Um ano depois, aos 17 anos de idade, observou-se novo episódio de hemorragia
digestiva baixa com hematoquezias abundantes. Foram repetidas a EDA e
colonoscopia que não revelaram lesões, tendo-se observado novamente abundante
sangue no cólon. Foi efectuada nova enteroscopia por cápsula, que não detectou
lesões mas que apresentou um atraso na progressão da cápsula no íleon médio que
não permitiu a visualização completa do intestino delgado.
O doente foi submetido a EDB por via retrógrada, tendo-se observado, no íleon
médio, formação diverticular, com cerca de 5 cm, com mucosa de aspecto
atrófico. No fundo do divertículo observou-se anel que se ultrapassou para zona
em fundo de saco (Fig. 1 a,b,c). Os achados foram considerados sugestivos de
DM.
Fig. 1. No íleon médio identifica-se formação diverticular com cerca de 6 cm
com mucosa de aspecto atrófico (a e B). No fundo do divertículo observa-se anel
(C) que se ultrapassa para zona que termina em fundo de saco.
O doente foi submetido a excisão do divertículo por via laparoscópica (Fig. 2).
A avaliação histológica confirmou o diagnóstico de DM e a presença de mucosa
gástrica ectópica ulcerada (Fig. 3).
Fig. 2. Cirurgia com identificação de Divertículo de Meckel
Fig. 3. Avaliação histológica de divertículo de Meckel A- Mucosa Gástrica (1) e
mucosa intestinal (2) com intensa actividade inflamatória; B- Mucosa Gãstrica
com inflamação ligeira; C- Fundo de úlcera.
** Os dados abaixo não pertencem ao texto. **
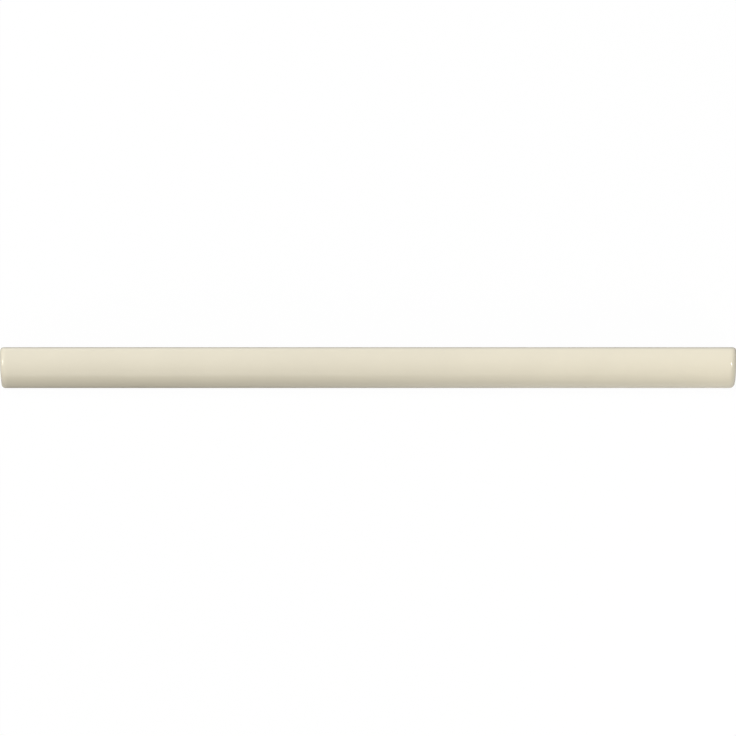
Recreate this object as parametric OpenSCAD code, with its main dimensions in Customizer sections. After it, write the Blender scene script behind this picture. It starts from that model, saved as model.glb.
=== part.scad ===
// Quarter-round corner trim tile: one fired clay strip with a glazed quarter-round face,
// two flat beds at a right angle behind it, and edges rolled over before firing.
//
// X runs along the strip. The strip lies on one bed, on the plane Z = 0, and the other bed
// stands upright and faces +Y. The origin is the middle of the footprint.

/* [Strip] */
// Length of the strip, from one end face to the other
strip_length = 228.6; // [100:0.1:305]
// Width of each bed, which is also how far the face stands out from it
bed_width = 12.7; // [9:0.1:20]

/* [Rolled edges] */
// Radius of the toes, the long edges where the face rolls over onto a bed
toe_roll = 0.9; // [0.5:0.1:1.4]
// Radius of the curved edge at each end, where the face rolls over onto the end face
end_roll = 2; // [1:0.1:3]
// Radius of the short straight edges, where an end face meets a bed
corner_roll = 1.2; // [0.6:0.1:1.6]

/* [Back] */
// Width that is clipped off each bed at the heel, to clear the corner of the wall
heel_clip = 2.4; // [1:0.1:3]
// Width of a keying groove at its mouth
key_width = 1.4; // [0.8:0.1:1.6]
// Depth of a keying groove
key_depth = 0.4; // [0.2:0.05:0.5]
// Distance from one keying groove to the next
key_pitch = 2.5; // [2:0.1:4]
// Least width of flat bed that is left between a keying groove and the heel or the toe
key_margin = 0.8; // [0.5:0.1:2]

/* [Hidden] */
$fn = 96;

// The heel is the line where the planes of the two beds cross, and the axis of the face
heel_y = bed_width / 2;

// The circle of a toe rests on its bed and stands a hair out of the arc of the face, so that
// the two arcs cross at a small angle: circles that only touch leave a sliver between them
toe_reach = bed_width - toe_roll;
toe_proud = 0.002;
face_radius = norm([toe_reach, toe_roll]) + toe_roll - toe_proud;

// As many grooves as fit stand in the middle of the flat that is left between heel and toe
flat_width = toe_reach - heel_clip;
key_count = 1 + floor((flat_width - 2 * key_margin - key_width) / key_pitch);
first_key = (heel_clip + toe_reach - (key_count - 1) * key_pitch) / 2;

// How far a cutting shape runs past what it cuts
past = 2;

// A quarter of a disc, between the two axes
module quarter_disc(radius) {
    intersection() {
        circle(r = radius);
        square(radius + past);
    }
}

// What the toe of the first bed takes off the corner of the quarter disc
module toe_cut() {
    toe = [toe_reach, toe_roll];
    outside = face_radius + past;
    difference() {
        polygon([toe, [toe_reach, -past], [outside, -past], outside / norm(toe) * toe]);
        translate(toe) circle(r = toe_roll);
    }
}

// A keying groove of the first bed, whose root is narrower than its mouth by its own depth
module key_cut() {
    half_mouth = key_width / 2;
    half_root = half_mouth - key_depth / 2;
    polygon([
        [-half_mouth, -past],
        [half_mouth, -past],
        [half_mouth, 0],
        [half_root, key_depth],
        [-half_root, key_depth],
        [-half_mouth, 0]
    ]);
}

// All that is taken off along the first bed
module bed_cuts() {
    toe_cut();
    for (i = [0 : key_count - 1])
        translate([first_key + i * key_pitch, 0]) key_cut();
}

// The end view of the strip, with the heel at the origin and the beds along +X and +Y
module section() {
    difference() {
        quarter_disc(face_radius);
        bed_cuts();
        mirror([1, -1]) bed_cuts();
        polygon([[-past, -past], [heel_clip + past, -past], [-past, heel_clip + past]]);
    }
}

// A rectangle as long as the strip, with both corners of its outer long side rolled
module rolled_ends(reach, roll) {
    half_length = strip_length / 2;
    translate([0, roll - half_length])
        square([reach, strip_length - 2 * roll]);
    translate([0, -half_length])
        square([reach - roll, strip_length]);
    for (side = [0, 1])
        mirror([0, side])
            translate([reach - roll, half_length - roll])
                quarter_disc(roll);
}

// All that lies in front of the first bed, with its two short edges rolled
module bed_side() {
    reach = face_radius + past;
    rotate([90, 0, 90])
        linear_extrude(2 * reach, center = true)
            translate([reach, 0])
                mirror([1, 0]) rolled_ends(reach, corner_roll);
}

module corner_trim() {
    color("cornsilk")
        translate([0, heel_y, 0])
            rotate([90, 0, -90])
                intersection() {
                    linear_extrude(strip_length, center = true) section();
                    rotate_extrude(angle = 90) rolled_ends(face_radius, end_roll);
                    bed_side();
                    mirror([1, -1]) bed_side();
                }
}

corner_trim();
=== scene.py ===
"""The looks of a quarter-round corner trim tile: a glazed face rolled over onto bare clay beds.

The strip lies on one bed, on the plane Z = 0. X runs along it, the other bed stands upright and
faces +Y, and the glazed quarter-round face looks up and towards -Y. Lengths are in metres.
"""

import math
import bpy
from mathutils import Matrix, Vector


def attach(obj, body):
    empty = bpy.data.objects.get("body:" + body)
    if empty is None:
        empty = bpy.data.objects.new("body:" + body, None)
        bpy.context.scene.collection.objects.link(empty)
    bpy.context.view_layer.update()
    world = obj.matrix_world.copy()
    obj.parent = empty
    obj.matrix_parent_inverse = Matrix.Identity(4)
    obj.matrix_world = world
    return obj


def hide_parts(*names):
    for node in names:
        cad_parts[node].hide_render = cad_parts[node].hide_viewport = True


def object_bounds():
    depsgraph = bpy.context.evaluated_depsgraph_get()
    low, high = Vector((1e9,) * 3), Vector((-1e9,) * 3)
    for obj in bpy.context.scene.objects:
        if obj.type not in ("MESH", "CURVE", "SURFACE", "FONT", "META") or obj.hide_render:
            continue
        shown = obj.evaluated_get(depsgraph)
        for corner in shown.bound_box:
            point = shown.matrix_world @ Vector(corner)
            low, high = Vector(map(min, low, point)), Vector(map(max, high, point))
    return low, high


bl_info = {
    "name": "Corner trim tile",
    "version": (1, 0, 0),
    "blender": (4, 5, 0),
    "location": "View3D > Sidebar > Trim tile",
    "description": "Makes a glazed quarter-round corner trim tile and the stage it lies on",
    "category": "Add Mesh",
}

import bpy
import numpy as np
from mathutils import Matrix, Vector, noise

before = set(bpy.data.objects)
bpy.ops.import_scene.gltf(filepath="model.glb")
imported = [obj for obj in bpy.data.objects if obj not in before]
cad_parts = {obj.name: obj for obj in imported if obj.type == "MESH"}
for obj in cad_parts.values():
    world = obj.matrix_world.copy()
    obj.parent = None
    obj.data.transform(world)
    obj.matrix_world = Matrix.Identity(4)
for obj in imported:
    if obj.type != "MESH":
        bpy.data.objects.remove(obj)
CAD_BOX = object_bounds()

BODY = "root"
NODE = "corner_trim"
PIECE = "trim_strip"
MM = 0.001
HALF_LENGTH = (CAD_BOX[1].x - CAD_BOX[0].x) / 2
BED_WIDTH = CAD_BOX[1].z - CAD_BOX[0].z
HEEL_Y = BED_WIDTH / 2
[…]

O pós-operatório decorreu sem intercorrências e o doente encontra-se
assintomático e sem qualquer alteração analítica.
DISCUSSÃO
O desenvolvimento da EDB melhorou de forma significativa a avaliação do
intestino delgado5, permitindo a observação endoscópica completa deste segmento
do tubo digestivo, a colheita de material para histologia e a realização de
vários procedimentos terapêuticos, nomeadamente hemostase, polipectomia e
dilatação com balão.
No presente caso, e apesar da extensa avaliação efectuada ao longo dos anos com
a realização e repetição de inúmeros exames complementares de diagnóstico, a
EDB foi o único exame que permitiu estabelecer o diagnóstico de DM, evitando a
realização de enteroscopia intra-operatória.
Estão descritos na literatura vários casos de diagnóstico de DM por EDB8-13. Na
maioria dos doentes este diagnóstico foi estabelecido após terem sido
efectuados inúmeros exames complementares de diagnóstico, incluindo, tal como
no caso agora descrito, a realização de exames endoscópicos (endoscopia
digestiva alta, colonoscopia com ileoscopia, e cápsula endoscópica) e
imagiológicos (tomografia computorizada abdominal, cintigrafia com 99mTc-
pertecnetato e, em alguns casos, angiografia), com referência à sua repetição
após os vários episódios de hemorragia.
Assim, tendo em conta a baixa sensibilidade da cintigrafia com 99 Tm-
pertecnetato na população adulta, a EDB deve ser equacionada em todos os
indivíduos com suspeita clínica de DM, nomeadamente em adultos jovens com
episódios de hemorragia digestiva recidivante.